Bill Simmons and Max Kellerman Producers spend 135 minutes debating whether Jaylen Brown outperforms Luka Doncic through a winning-impact lens, analyzing the Lakers' roster construction failures, New York sports' 15-year title drought across all franchises, the disappearance of NBA player nicknames, and a wide-ranging mailbag covering draft strategy, all-time TV show rankings, and legendary clutch performers.

Key Questions Answered

  • Player Evaluation Framework: Kellerman argues that evaluating players through a winning-impact lens rather than raw skill reveals Jaylen Brown as more valuable than Luka Doncic. Brown's inability to self-create on every possession forces him to play correctly — making reads, defending, and moving without the ball — while Luka's ease of self-creation has stunted his defensive development and team-integration habits. The framework: measure a player's effect on team outcomes, not isolated skill volume.
  • Short-Term Incentive Trap in Player Development: When a player can generate a high-percentage shot on demand, short-term incentives override long-term development — the same dynamic as a running quarterback who never develops as a pocket passer. Luka's ability to score at will has produced standing teammates, poor ball movement, and near-zero defensive engagement. Teams building around such players must consciously install structural constraints that force development beyond the player's comfort zone.
  • Roster Construction Around Star Players: The Lakers' current roster represents a textbook mismatch for Luka's style — three ball-dominant players (Luka, LeBron, and others) with no clear role definition. Simmons notes that LeBron's most effective supporting cast historically required one freelance scorer like Wade or Kyrie, plus 3-and-D wings and a pick-and-roll big. Building around a creation-heavy star demands specialists who function without the ball, not additional creators.
  • New York Sports Structural Disadvantage: New York's 15-year major title drought stems from two structural forces: market dilution from supporting two franchises per sport (splitting revenue, fan bases, and front-office attention), and constant pressure to remain playoff-competitive annually, which discourages the roster teardowns needed to build championship-level depth. Boston, by contrast, operates as a single-market monopoly from Connecticut to Maine, concentrating resources and fan intensity behind one team per sport.
  • NBA Nickname Decline — Initials Replaced Identity: The NBA has shifted from character-driven nicknames — Iceman, Pistol Pete, Truck, Boogie, Pearl — to initials and first names: SGA, JT, CAT, Wemby. Simmons identifies five current players needing nicknames: Jalen Duran, Austin Reeves, Cason Wallace, Jalen Johnson, and Stefan Castle. The most available unused nickname in the league is "Sniper" for a perimeter shooter, and "Off Night" for Donovan Mitchell remains the sharpest recent coinage.
  • Draft Lottery Reform — Player-Choice Model: Simmons and Kellerman endorse a reform where top draft prospects choose their destination from among the lottery teams, rather than teams selecting players.

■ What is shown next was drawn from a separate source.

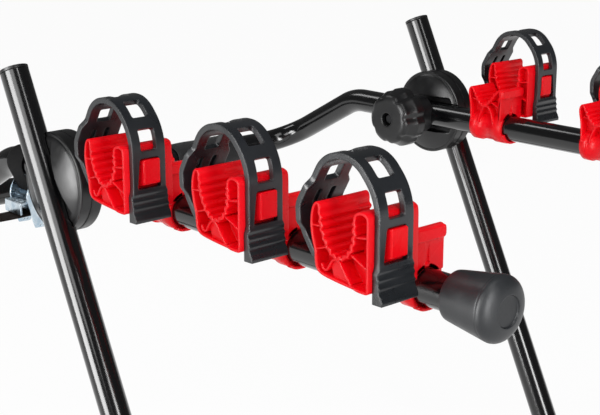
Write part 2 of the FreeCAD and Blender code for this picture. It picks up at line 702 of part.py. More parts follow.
# Side strap on the left arm: webbing loop, cam buckle and hook
def webbing_loop():
    """Closed loop of webbing round the arm, drawn in to the buckle's bar below."""
    r = TUBE_R + LOOP_CLEAR
    drop = BUCKLE_DROP
    low = LOOP_FOOT_R
    arm = -ARM_X

    def outline(grow):
        big = r + grow
        small = low + grow
        tilt = math.asin((big - small) / drop)
        dx = math.cos(tilt)
        dz = math.sin(tilt)
        return Part.Wire([
            Part.Arc(
                Vector(arm + big * dx, LOOP_Y, -big * dz),
                Vector(arm, LOOP_Y, big),
                Vector(arm - big * dx, LOOP_Y, -big * dz),
            ).toShape(),
            Part.LineSegment(
                Vector(arm - big * dx, LOOP_Y, -big * dz),
                Vector(arm - small * dx, LOOP_Y, -drop - small * dz),
            ).toShape(),
            Part.Arc(
                Vector(arm - small * dx, LOOP_Y, -drop - small * dz),
                Vector(arm, LOOP_Y, -drop - small),
                Vector(arm + small * dx, LOOP_Y, -drop - small * dz),
            ).toShape(),
            Part.LineSegment(
                Vector(arm + small * dx, LOOP_Y, -drop - small * dz),
                Vector(arm + big * dx, LOOP_Y, -big * dz),
            ).toShape(),
        ])

    width = Vector(0, WEB_WIDTH, 0)
    band = Part.Face(outline(WEB_THICK)).extrude(width).cut(Part.Face(outline(0)).extrude(width))
    band.translate(Vector(0, -WEB_WIDTH / 2, 0))
    return band


def buckle_frame():
    """Two steel side plates with a bar for the loop, a back plate and a pin for the cam."""
    arm = -ARM_X
    top = -BUCKLE_DROP
    half = BUCKLE_INSIDE / 2
    span = BUCKLE_INSIDE + 2 * BUCKLE_PLATE
    start = LOOP_Y - half - BUCKLE_PLATE
    foot = BUCKLE_FOOT - BUCKLE_H
    outline = [
        (-BUCKLE_EAR, BUCKLE_EAR),
        (BUCKLE_FOOT, BUCKLE_EAR),
        (BUCKLE_BACK_X, 0),
        (BUCKLE_BACK_X, foot + BUCKLE_TOE),
        (BUCKLE_EAR, foot),
        (-BUCKLE_TOE, foot),
        (-BUCKLE_FRONT_X, -BUCKLE_EAR),
    ]
    plates = []
    for y in (start, LOOP_Y + half):
        plate = polygon_face([Vector(arm + x, y, top + z) for x, z in outline])
        plates.append(plate.extrude(Vector(0, BUCKLE_PLATE, 0)))
    bar = rod(Vector(arm, start, top), Y_AXIS, BUCKLE_BAR_R, span)
    pin = rod(Vector(arm, start, top - CAM_DROP), Y_AXIS, CAM_PIN_R, span)
    end = start + span
    back_x = arm + BUCKLE_BACK_X
    back = box(back_x - BUCKLE_PLATE, back_x, start, end, top + foot + BUCKLE_TOE, top - BUCKLE_TOE)
    floor = box(arm - BUCKLE_FOOT, arm + BUCKLE_EAR, start, end, SIDE_WEB_Z - BUCKLE_PLATE, SIDE_WEB_Z)
    holes = [
        rod(Vector(arm + BUCKLE_EAR, start, top - BUCKLE_HOLE_DROP), Y_AXIS, BUCKLE_HOLE_R, span),
        rod(Vector(arm + BUCKLE_FOOT, start, top - RIVET_DROP), Y_AXIS, RIVET_HOLE_R, span),
    ]
    return plates[0].fuse([plates[1], bar, pin, back, floor]).cut(holes).removeSplitter()


def buckle_cam():
    """Cam with a thumb lever, on the buckle's pin."""
    arm = -ARM_X
    centre_z = -BUCKLE_DROP - CAM_DROP
    width = BUCKLE_INSIDE - 2 * SEAT_GAP
    start = Vector(arm, LOOP_Y - width / 2, centre_z)
    end_y = start.y + width
    tip = arm - CAM_LEVER
    under = centre_z + CAM_RISE
    roller = rod(start, Y_AXIS, CAM_R, width)
    lever = box(tip, arm - CAM_PLATE, start.y, end_y, under, under + CAM_PLATE)
    lip = box(tip - CAM_PLATE, tip, start.y, end_y, centre_z - CAM_LIP_DROP, under + CAM_PLATE)
    return roller.fuse([lever, lip]).cut(rod(start, Y_AXIS, CAM_PIN_R + CAM_GAP, width)).removeSplitter()


def side_webbing():
    """Webbing that leaves under the cam towards the side of the car."""
    arm = -ARM_X
    near = LOOP_Y - WEB_WIDTH / 2
    return box(arm - SIDE_RUN, arm + SIDE_TAIL, near, near + WEB_WIDTH, SIDE_WEB_Z, SIDE_WEB_Z + WEB_THICK)


def side_hook():
    """Bent strip hook with an eye bar across the webbing's end."""
    x = -ARM_X - SIDE_RUN - HOOK_BAR_R
    z = SIDE_WEB_Z + WEB_THICK / 2
    half = WEB_WIDTH / 2 + HOOK_BAR_OVER
    bar = rod(Vector(x, LOOP_Y - half, z), Y_AXIS, HOOK_BAR_R, 2 * half)
    line = [
        Vector(x, LOOP_Y, z),
        Vector(x - HOOK_REACH, LOOP_Y, z),
        Vector(x - HOOK_REACH, LOOP_Y, z + HOOK_RISE),
        Vector(x - HOOK_REACH + HOOK_RETURN, LOOP_Y, z + HOOK_RISE),
    ]
    side = Vector(0, HOOK_WIDTH / 2, 0)
    thick = Vector(0, 0, HOOK_T / 2)
    corners = [line[0] - side - thick, line[0] + side - thick, line[0] + side + thick, line[0] - side + thick]
    outline = Part.makePolygon(corners + corners[:1])
    strip = bent_path(line, [HOOK_BEND_R, HOOK_BEND_R]).makePipeShell([outline], True, False)
    return bar.fuse(strip).removeSplitter()


def at_arm(shape, reach):
    """Place a cradle piece on the right arm, a distance out from the hub."""
    placed = shape.copy()
    placed.translate(Vector(ARM_X, -reach, 0))
    return placed


def cradle_reaches(first, set_backs):
    """Distances out from the hub of the cradles on one arm."""
    return [first] + [ARM_REACH - back for back in set_backs]


def build():
    os.makedirs("parts", exist_ok=True)
    lower_bar = DOWN * UPRIGHT_LEG
    rear_bar = Vector(0, BAR_CORNER.y, BAR_CORNER.z)
    pairs = {
        "lower_frame": lower_half(),
        "arm_frame": arm_half(),
        "end_cap": end_cap(),
        "upright_plug": top_plug(),
        "lower_pad": bar_sleeve(lower_bar + X_AXIS * BUMPER_CENTRE_X, BUMPER_R, BUMPER_LEN),
        "rear_sleeve": bar_sleeve(rear_bar + X_AXIS * FOAM_CENTRE_X, FOAM_R, FOAM_LEN),
        "inner_disc": hub_disc(ARM_X, 1, Y_AXIS),
        "outer_disc": hub_disc(UPRIGHT_X, -1, DOWN),
        "saddle": saddle(),
        "hub_washer": washer(),
        "knob": knob(),
        "hub_bolt": hub_bolt(),
        "hub_insert": hub_insert(),
    }
    for name, right in pairs.items():
        write(name + "_right", right)
        write(name + "_left", mirrored(right))
    write("lower_joiner", bar_joiner(lower_bar))
    write("rear_joiner", bar_joiner(rear_bar))
    moulding = cradle()
    fixed, tongue = strap_pieces()
    lefts = cradle_reaches(FIRST_LEFT, NEXT_LEFT)
    rights = cradle_reaches(FIRST_RIGHT, NEXT_RIGHT)
    for i, (left, right) in enumerate(zip(lefts, rights), 1):
        for piece, shape in (("cradle", moulding), ("strap", fixed), ("tongue", tongue)):
            write(f"{piece}_right_{i}", at_arm(shape, right))
            write(f"{piece}_left_{i}", mirrored(at_arm(shape, left)))
    write("webbing_loop", webbing_loop())
    write("buckle_frame", buckle_frame())
    write("buckle_cam", buckle_cam())
    write("side_webbing", side_webbing())
    write("side_hook", side_hook())


build()
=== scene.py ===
import json
import math

import bpy
import numpy as np
from mathutils import Matrix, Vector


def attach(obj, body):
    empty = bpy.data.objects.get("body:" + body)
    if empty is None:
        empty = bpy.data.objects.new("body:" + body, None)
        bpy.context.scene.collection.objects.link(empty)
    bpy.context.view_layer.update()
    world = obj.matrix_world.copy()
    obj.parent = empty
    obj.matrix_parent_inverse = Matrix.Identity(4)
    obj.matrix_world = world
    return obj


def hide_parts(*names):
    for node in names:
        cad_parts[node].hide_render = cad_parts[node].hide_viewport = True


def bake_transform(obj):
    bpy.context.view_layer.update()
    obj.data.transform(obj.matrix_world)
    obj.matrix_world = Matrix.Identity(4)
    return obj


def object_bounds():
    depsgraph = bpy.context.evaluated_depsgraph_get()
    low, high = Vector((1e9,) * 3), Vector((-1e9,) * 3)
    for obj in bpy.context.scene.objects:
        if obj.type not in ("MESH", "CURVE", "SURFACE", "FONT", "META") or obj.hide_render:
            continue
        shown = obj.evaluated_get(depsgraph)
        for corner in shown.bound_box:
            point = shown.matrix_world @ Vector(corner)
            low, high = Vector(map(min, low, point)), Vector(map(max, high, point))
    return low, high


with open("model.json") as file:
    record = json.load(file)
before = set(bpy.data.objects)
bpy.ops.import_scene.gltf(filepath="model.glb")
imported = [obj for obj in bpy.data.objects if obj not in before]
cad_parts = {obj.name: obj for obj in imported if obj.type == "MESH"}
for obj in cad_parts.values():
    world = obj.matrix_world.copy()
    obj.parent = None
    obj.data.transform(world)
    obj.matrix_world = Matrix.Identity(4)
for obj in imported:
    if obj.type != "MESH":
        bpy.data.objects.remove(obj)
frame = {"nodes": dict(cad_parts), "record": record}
cad_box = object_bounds()

# The hub axis in the row frame, and the sizes that the dressed pieces share with the frame (mm)
HUB = np.array([0.0, 188.49959, 386.48144])
LEAN = math.radians(26.0)
TUBE_R = 12.5
ARM_X = 220.0
UPRIGHT_X = 252.0
UPRIGHT_TOP = 101.0
UPRIGHT_LEG = 430.0
LOWER_BEND_R = 60.0
ARM_REACH = 466.0
REAR_CORNERS = ((106.0, 0.0), (221.0, -63.0))
REAR_RADII = (57.0, 42.0)
SIDES = {"right": 1.0, "left": -1.0}
REACHES = {"left": (131.0, 264.0, 386.0), "right": (99.0, 236.0, 358.0)}
DOWN = np.array([0.0, -math.sin(LEAN), -math.cos(LEAN)])


# Surfaces: placing, closed shells, meshes, lines, rings and tubes
def place(points, side=1.0):
    """Hub-frame millimetres to row-frame metres, on the right arm or mirrored to the left one."""
    p = np.asarray(points, float).reshape(-1, 3) * np.array([side, 1.0, 1.0])
    return (p + HUB) * 0.001


def on_arm(u, v, w, reach):
    """A cradle's own u, v and w in hub-frame millimetres: u beside the arm, v along it, w up."""
    return np.stack([ARM_X + u, -reach - v, w], 1)


def unit(rows):
    """Each direction divided by its length."""
    return rows / np.linalg.norm(rows, axis=-1, keepdims=True)


def lengths(line):
    """How far along the line each of its points lies: the running sum of its steps."""
    return np.r_[0, np.cumsum(np.linalg.norm(np.diff(line, axis=0), axis=1))]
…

This converts the draft into a destination competition, rewards franchises with strong infrastructure and culture, and removes the perverse incentive to lose games for positioning. The format would also dramatically increase the draft's entertainment value by introducing agency and real-time decision-making into the selection process.
  • Clutch Performance Has Measurable Tiers: Kellerman's clutch framework places Michael Jordan and Mariano Rivera at the apex — performers whose output improves under maximum pressure. Rivera's postseason ERA was roughly one-third of his already-record regular-season ERA, producing a 0.70 postseason ERA across 142 appearances. Bill Russell won every deciding game he played in across high school, college, and the NBA. The actionable takeaway: when evaluating players for high-stakes roles, weight postseason and deciding-game performance above regular-season averages.

Notable Moment

Kellerman makes the case that Kyrie Irving is the most technically skilled player in NBA history — surpassing even Jordan and Kobe on a pure skill-for-skill basis — but argues that skill depth without the wisdom to deploy the right tool at the right moment is precisely what has prevented Kyrie from entering the all-time greatness conversation.